REQUEST: Reproduce exactly the section that begins at the line containing "main_frame();" and ends at the line containing "before = set(bpy.data.objects)", both lines included; omit all other lines.

PROVIDED DATA:
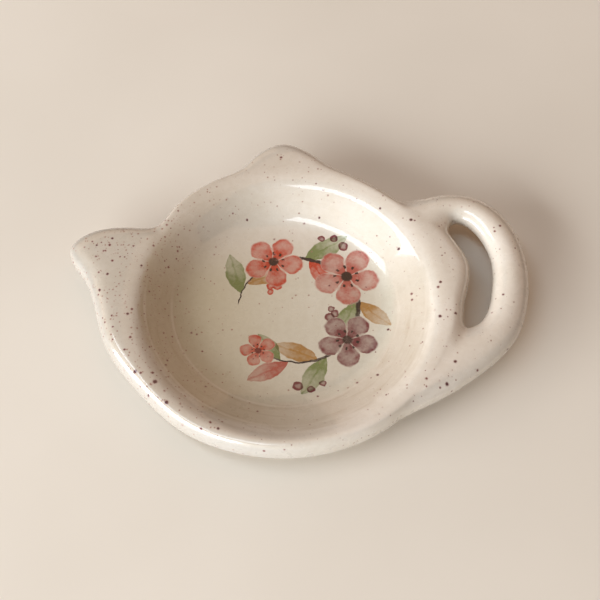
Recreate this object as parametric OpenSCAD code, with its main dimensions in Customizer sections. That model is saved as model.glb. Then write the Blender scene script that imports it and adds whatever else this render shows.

...

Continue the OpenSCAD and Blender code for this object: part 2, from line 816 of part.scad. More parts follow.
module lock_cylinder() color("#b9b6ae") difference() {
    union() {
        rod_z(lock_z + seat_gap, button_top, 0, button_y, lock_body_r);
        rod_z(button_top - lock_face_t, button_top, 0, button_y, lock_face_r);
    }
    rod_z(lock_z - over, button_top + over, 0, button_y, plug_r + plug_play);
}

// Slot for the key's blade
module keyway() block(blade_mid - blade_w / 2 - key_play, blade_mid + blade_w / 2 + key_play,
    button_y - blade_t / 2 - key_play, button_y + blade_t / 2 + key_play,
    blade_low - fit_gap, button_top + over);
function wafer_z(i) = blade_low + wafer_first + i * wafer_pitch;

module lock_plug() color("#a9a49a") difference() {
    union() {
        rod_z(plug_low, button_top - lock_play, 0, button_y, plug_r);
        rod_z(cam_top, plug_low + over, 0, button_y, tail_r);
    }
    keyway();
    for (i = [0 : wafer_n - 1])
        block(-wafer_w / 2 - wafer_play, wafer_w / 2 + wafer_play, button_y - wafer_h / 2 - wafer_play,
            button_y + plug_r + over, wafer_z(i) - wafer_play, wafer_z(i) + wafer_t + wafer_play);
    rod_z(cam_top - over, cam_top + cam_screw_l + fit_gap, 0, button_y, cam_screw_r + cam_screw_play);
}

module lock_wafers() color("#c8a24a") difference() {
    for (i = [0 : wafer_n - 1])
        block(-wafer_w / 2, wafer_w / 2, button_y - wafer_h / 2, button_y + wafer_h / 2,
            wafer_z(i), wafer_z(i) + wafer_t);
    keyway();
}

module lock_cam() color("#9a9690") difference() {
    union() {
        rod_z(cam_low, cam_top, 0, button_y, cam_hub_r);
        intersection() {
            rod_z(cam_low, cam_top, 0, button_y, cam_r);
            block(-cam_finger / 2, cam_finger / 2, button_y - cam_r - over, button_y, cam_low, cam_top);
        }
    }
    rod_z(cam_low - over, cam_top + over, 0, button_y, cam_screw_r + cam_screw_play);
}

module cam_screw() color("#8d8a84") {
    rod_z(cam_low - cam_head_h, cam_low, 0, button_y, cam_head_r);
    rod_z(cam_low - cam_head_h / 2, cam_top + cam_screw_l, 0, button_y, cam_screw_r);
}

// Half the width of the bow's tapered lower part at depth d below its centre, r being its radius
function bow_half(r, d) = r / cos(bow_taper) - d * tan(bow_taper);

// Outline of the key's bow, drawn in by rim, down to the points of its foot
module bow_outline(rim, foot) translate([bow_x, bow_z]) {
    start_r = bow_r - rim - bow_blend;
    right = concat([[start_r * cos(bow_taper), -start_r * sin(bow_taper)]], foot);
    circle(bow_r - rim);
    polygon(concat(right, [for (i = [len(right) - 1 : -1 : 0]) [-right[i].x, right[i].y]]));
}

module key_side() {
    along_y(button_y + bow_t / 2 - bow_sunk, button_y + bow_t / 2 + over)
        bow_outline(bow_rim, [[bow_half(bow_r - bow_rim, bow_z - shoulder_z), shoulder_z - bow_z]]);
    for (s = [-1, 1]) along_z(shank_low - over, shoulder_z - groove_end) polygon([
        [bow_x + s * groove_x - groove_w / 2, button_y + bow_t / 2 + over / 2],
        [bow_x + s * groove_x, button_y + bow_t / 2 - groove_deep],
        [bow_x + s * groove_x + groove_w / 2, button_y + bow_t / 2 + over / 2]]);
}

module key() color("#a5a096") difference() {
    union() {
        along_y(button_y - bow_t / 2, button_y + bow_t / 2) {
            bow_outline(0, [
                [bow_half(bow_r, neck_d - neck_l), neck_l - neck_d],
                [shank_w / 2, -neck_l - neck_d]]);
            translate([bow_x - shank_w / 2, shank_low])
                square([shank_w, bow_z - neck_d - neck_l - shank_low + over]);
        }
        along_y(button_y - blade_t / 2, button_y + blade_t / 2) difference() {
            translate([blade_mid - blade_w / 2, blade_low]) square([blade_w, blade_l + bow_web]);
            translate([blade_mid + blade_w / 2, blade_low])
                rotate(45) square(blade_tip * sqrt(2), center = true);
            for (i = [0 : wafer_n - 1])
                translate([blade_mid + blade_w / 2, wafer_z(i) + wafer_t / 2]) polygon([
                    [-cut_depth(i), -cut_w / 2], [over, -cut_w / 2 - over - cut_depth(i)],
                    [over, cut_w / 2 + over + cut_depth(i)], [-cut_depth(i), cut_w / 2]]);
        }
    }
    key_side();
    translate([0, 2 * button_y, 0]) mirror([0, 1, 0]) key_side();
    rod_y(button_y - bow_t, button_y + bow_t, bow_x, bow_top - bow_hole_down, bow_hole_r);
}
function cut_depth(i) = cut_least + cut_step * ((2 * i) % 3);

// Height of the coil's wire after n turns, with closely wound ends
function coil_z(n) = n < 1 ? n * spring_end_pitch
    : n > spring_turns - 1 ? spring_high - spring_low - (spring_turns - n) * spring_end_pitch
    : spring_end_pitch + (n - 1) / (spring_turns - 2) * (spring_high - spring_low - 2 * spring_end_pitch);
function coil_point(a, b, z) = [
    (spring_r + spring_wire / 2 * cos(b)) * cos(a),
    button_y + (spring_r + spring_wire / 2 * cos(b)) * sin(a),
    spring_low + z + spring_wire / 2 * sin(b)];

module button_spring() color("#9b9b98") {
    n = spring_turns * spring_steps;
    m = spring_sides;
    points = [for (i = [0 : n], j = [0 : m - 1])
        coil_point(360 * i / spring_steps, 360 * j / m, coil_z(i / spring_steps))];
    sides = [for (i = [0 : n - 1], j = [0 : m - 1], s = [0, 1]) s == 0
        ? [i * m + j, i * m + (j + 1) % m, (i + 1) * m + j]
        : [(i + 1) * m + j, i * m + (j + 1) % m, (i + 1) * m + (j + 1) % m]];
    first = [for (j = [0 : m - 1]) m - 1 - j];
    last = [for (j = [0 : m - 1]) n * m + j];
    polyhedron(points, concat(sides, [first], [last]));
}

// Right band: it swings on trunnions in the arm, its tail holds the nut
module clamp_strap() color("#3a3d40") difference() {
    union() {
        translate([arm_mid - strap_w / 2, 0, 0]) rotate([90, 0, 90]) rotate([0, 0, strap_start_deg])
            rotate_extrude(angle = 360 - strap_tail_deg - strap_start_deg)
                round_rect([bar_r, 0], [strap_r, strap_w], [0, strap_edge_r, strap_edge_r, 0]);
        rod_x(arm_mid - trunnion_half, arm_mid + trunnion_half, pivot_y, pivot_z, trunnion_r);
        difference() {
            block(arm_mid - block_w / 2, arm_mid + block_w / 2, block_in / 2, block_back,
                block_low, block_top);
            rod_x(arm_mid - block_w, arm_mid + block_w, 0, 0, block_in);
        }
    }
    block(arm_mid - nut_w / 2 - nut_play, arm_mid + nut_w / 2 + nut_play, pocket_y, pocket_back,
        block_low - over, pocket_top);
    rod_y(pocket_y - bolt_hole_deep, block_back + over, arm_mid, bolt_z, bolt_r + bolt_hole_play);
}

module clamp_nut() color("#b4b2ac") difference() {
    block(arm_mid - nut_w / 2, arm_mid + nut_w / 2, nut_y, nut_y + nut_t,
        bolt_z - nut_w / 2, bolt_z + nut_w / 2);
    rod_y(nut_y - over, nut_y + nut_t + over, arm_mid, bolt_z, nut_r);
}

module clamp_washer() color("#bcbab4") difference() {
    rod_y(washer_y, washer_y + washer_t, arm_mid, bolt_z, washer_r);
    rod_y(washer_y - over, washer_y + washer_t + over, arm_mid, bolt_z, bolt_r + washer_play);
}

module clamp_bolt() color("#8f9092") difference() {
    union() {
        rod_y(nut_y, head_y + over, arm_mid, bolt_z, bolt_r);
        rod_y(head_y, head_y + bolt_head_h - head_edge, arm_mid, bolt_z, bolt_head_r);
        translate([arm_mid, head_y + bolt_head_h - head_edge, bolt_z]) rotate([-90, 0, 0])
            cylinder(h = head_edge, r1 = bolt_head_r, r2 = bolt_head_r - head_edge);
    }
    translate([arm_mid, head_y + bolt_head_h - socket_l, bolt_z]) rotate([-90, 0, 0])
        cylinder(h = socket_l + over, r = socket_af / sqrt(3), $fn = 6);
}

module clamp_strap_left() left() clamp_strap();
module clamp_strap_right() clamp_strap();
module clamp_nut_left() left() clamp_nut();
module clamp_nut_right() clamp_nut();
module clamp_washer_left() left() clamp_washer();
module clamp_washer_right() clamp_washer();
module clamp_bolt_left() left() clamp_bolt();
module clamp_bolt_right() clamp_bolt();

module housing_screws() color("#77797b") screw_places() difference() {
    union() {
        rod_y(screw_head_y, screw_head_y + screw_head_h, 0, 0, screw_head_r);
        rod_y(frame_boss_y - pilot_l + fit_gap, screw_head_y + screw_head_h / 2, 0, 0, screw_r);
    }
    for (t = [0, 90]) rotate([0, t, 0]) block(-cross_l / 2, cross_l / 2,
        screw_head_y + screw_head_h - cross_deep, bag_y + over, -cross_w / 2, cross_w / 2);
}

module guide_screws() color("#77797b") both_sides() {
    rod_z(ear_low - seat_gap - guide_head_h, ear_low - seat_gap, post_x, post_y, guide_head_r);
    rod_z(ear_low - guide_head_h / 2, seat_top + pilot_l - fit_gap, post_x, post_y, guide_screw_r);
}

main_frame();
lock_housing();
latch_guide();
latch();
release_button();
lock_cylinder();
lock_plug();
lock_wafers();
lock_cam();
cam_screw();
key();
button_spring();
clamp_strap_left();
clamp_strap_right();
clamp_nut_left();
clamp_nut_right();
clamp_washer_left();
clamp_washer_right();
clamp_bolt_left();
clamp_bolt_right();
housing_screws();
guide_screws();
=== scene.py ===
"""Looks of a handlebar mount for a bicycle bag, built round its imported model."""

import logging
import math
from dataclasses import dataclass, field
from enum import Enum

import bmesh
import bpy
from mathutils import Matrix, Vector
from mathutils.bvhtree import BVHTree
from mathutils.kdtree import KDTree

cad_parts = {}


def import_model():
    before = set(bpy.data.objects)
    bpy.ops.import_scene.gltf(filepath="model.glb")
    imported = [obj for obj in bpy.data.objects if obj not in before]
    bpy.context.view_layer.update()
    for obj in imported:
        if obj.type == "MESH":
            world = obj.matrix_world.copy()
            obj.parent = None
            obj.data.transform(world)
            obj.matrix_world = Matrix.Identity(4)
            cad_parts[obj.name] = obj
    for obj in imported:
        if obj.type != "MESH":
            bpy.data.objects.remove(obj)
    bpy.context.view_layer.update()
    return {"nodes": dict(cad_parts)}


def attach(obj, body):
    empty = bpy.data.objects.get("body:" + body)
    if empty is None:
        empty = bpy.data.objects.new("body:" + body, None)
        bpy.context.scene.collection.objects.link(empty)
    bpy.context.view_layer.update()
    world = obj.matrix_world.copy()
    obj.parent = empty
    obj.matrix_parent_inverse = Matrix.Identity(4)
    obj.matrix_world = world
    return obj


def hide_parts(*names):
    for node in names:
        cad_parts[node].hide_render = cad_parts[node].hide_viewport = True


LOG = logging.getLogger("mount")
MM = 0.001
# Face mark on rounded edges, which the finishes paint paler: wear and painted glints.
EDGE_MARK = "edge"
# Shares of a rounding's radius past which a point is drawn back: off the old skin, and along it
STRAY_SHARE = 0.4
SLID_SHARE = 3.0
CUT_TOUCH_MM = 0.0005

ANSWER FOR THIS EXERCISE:
main_frame();
lock_housing();
latch_guide();
latch();
release_button();
lock_cylinder();
lock_plug();
lock_wafers();
lock_cam();
cam_screw();
key();
button_spring();
clamp_strap_left();
clamp_strap_right();
clamp_nut_left();
clamp_nut_right();
clamp_washer_left();
clamp_washer_right();
clamp_bolt_left();
clamp_bolt_right();
housing_screws();
guide_screws();
=== scene.py ===
"""Looks of a handlebar mount for a bicycle bag, built round its imported model."""

import logging
import math
from dataclasses import dataclass, field
from enum import Enum

import bmesh
import bpy
from mathutils import Matrix, Vector
from mathutils.bvhtree import BVHTree
from mathutils.kdtree import KDTree

cad_parts = {}


def import_model():
    before = set(bpy.data.objects)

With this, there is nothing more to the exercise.